- Location of Quintanilla de las Torres in Spain.
- Location of Quintanilla de las Torres in the province of Palencia.
- Coordinates: 42°47′44″N 4°12′55″W﻿ / ﻿42.79556°N 4.21528°W
- Country: Spain
- Autonomous community: Castile and León
- Province: Palencia
- Municipality: Pomar de Valdivia
- Elevation: 910 m (2,990 ft)

Population (2020)
- • Total: 78
- Time zone: CET
- Postal code: 34811

= Quintanilla de las Torres =

Town in Castile and León, Spain

Quintanilla de las Torres is a town and also a hamlet of the municipality of Pomar de Valdivia in the autonomous community of Castile and León, in the province of Palencia, Spain.

==Geography==
Nestled in a hollow formed by the groove through which the river Camesa flows, at 910 meters above sea level, 7 km from Pomar, and 5 km from Aguilar de Campoo.
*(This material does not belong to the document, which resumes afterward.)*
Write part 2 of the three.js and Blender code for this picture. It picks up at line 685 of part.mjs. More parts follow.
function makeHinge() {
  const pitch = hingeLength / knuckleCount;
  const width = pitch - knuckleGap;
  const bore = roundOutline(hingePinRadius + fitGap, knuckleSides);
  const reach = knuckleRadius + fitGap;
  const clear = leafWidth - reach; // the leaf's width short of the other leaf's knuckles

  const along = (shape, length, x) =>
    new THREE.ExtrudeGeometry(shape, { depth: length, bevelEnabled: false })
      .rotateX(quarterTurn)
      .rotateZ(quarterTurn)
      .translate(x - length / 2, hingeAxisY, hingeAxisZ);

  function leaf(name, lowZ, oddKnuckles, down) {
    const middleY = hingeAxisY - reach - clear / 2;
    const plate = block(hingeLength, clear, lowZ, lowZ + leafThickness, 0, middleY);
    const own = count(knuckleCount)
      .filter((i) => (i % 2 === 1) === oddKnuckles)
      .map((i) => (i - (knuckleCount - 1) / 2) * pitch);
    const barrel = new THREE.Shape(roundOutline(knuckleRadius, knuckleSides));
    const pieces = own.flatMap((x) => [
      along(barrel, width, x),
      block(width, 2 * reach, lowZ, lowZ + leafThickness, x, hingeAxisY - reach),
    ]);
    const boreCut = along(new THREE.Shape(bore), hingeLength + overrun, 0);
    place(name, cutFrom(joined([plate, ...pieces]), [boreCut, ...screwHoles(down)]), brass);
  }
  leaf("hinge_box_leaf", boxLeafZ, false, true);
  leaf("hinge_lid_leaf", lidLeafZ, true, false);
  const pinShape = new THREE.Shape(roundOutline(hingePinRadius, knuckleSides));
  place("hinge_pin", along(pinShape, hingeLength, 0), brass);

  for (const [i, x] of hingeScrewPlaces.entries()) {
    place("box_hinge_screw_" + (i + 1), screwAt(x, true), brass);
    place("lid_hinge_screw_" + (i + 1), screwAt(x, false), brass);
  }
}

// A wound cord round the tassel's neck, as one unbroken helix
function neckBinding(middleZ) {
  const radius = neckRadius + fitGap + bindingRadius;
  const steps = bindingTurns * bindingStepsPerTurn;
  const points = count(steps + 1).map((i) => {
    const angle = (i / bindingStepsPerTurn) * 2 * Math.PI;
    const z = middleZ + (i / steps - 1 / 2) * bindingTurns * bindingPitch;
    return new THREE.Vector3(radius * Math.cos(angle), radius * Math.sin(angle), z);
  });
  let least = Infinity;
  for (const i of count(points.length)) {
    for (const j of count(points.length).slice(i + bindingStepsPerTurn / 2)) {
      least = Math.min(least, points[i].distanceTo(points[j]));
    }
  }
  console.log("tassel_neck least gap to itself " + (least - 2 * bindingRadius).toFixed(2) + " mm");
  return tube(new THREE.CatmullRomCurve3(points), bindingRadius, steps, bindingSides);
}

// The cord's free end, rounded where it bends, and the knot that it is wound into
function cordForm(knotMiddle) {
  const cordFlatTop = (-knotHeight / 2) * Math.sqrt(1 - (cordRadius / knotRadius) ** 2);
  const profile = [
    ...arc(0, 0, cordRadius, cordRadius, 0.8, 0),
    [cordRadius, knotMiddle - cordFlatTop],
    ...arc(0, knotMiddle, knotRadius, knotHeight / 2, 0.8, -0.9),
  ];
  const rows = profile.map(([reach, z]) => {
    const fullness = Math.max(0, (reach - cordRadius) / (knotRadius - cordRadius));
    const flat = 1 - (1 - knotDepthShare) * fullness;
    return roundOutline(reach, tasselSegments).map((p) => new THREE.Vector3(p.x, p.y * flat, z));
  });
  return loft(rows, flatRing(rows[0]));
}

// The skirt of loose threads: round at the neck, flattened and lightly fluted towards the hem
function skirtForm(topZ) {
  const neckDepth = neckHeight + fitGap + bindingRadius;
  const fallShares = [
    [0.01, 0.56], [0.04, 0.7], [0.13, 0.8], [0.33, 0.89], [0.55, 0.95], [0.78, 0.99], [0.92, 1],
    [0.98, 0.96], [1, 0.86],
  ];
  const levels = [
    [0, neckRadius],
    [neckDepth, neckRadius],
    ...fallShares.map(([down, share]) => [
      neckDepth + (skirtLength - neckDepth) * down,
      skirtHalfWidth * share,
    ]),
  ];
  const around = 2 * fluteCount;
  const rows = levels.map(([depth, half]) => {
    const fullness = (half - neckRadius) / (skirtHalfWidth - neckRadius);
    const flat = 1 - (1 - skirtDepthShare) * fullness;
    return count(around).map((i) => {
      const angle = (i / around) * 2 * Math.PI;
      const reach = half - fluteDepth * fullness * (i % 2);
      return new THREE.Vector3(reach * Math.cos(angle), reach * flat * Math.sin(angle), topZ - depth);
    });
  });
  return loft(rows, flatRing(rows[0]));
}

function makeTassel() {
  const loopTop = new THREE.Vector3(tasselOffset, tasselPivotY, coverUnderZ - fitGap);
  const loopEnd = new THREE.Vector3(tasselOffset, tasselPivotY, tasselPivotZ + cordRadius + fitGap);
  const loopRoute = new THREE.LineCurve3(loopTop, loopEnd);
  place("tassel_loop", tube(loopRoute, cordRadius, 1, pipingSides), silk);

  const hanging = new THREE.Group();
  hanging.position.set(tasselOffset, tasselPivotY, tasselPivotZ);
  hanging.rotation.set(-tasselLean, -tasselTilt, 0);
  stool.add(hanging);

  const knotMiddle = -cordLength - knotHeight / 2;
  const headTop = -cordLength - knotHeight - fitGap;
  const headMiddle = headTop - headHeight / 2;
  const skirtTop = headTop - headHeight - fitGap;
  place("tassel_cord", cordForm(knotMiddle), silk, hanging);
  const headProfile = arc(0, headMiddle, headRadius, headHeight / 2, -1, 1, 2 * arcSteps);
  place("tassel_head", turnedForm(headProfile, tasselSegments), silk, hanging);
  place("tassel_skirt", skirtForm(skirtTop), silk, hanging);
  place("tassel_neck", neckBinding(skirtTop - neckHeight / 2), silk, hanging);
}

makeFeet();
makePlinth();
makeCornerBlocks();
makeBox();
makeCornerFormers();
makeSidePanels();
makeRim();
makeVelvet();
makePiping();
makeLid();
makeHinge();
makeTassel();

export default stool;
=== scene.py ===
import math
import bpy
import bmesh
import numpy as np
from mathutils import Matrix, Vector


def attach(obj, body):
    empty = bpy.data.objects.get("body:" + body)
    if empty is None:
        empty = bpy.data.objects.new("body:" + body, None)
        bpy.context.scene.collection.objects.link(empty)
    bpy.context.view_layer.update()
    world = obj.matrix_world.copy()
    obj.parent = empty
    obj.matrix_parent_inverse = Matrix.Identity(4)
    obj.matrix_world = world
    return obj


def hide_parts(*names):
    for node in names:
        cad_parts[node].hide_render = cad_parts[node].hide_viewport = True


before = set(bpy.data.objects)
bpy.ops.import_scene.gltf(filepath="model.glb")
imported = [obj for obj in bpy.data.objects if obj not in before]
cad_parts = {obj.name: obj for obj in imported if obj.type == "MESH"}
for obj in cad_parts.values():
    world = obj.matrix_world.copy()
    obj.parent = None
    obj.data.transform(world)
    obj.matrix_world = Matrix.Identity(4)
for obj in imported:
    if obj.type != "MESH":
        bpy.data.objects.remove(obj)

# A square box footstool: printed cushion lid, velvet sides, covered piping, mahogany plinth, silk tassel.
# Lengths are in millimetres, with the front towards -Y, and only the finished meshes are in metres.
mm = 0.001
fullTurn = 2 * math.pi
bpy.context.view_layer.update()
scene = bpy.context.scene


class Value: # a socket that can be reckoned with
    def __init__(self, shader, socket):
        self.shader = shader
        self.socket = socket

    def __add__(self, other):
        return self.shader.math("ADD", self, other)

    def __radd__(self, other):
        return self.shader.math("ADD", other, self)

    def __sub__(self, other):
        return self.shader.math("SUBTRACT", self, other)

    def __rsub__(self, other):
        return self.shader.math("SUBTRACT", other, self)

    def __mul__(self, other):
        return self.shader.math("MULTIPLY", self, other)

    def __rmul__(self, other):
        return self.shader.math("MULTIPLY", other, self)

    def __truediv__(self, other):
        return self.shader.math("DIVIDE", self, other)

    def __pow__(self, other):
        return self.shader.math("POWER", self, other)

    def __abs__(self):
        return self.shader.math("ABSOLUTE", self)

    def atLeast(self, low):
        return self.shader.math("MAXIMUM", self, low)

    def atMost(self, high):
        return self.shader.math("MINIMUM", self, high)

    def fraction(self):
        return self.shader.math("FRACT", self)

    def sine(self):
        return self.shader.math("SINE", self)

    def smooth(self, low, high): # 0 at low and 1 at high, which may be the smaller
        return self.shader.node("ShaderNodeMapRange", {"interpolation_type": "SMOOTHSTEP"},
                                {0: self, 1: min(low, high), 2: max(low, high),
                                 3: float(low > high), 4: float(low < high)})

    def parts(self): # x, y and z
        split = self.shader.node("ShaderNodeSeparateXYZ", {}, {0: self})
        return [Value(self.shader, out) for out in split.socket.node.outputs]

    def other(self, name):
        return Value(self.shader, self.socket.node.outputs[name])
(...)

On the P-630 regional road with access from the N-611, parallel to the A-67 highway, it has a halt on the Palencia-Santander railroad line, remodeled by Adif.

==History==
At the fall of the Ancien Régime, the town became a constitutional municipality and in the 1842 census it had 7 households and 36 residents, to later become part of Villarén de Valdivia.

==Demography==
During the industrial revolution, with the arrival of the Palencia-Santander railroad and its connection from Quintanilla through a branch with Barruelo (to transport coal from the mines), the village grew rapidly to 441 inhabitants. In 2013 it had 81 inhabitants, since the disappearance of the important railroad industry caused the population to leave.

Evolution of the population in the 21st century

==Tourism==
In this town is located the Posada de Campoo, a hotel that occupies the old schools and an old building from the 18th century that has been restored.